[Scripts that build objects]
## start
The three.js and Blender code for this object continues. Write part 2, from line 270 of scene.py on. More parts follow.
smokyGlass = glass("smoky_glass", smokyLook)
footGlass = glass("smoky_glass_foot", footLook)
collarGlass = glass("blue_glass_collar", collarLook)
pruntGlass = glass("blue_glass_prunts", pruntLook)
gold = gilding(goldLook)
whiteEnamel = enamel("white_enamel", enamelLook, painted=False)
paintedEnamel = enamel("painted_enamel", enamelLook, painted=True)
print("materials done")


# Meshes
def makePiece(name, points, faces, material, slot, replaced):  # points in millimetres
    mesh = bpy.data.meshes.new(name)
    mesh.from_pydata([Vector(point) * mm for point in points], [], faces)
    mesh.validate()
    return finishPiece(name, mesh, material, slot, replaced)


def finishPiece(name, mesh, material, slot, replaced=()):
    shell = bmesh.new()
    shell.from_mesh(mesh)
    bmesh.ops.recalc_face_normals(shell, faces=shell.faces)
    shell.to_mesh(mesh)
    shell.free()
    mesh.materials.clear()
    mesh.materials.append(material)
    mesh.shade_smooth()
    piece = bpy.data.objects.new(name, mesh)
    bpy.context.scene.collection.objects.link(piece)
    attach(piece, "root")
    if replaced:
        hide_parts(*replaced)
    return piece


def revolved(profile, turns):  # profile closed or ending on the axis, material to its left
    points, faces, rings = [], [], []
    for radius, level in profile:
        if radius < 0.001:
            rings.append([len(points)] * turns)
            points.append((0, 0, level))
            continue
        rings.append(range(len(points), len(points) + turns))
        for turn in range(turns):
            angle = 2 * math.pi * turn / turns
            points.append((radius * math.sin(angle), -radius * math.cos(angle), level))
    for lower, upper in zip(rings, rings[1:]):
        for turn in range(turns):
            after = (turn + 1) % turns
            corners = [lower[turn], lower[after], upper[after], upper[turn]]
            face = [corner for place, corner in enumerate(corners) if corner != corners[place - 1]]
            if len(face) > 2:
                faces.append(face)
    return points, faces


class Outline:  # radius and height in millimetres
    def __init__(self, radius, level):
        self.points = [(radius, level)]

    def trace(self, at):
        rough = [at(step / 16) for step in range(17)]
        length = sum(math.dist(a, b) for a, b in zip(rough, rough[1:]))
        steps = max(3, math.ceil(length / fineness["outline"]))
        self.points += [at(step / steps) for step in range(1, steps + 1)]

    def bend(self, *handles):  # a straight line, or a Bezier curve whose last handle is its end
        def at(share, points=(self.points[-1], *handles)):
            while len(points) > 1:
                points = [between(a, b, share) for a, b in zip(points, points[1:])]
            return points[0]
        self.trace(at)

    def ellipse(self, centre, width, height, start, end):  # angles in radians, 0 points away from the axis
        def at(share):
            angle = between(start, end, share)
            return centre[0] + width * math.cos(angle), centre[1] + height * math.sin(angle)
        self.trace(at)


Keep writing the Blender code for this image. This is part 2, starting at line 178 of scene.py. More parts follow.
## end
■ STATED PROBLEM ■
State the count of lines holding the string "follow" in the listing above, and nothing else.

■ ANSWER FOR THE TASK ■
2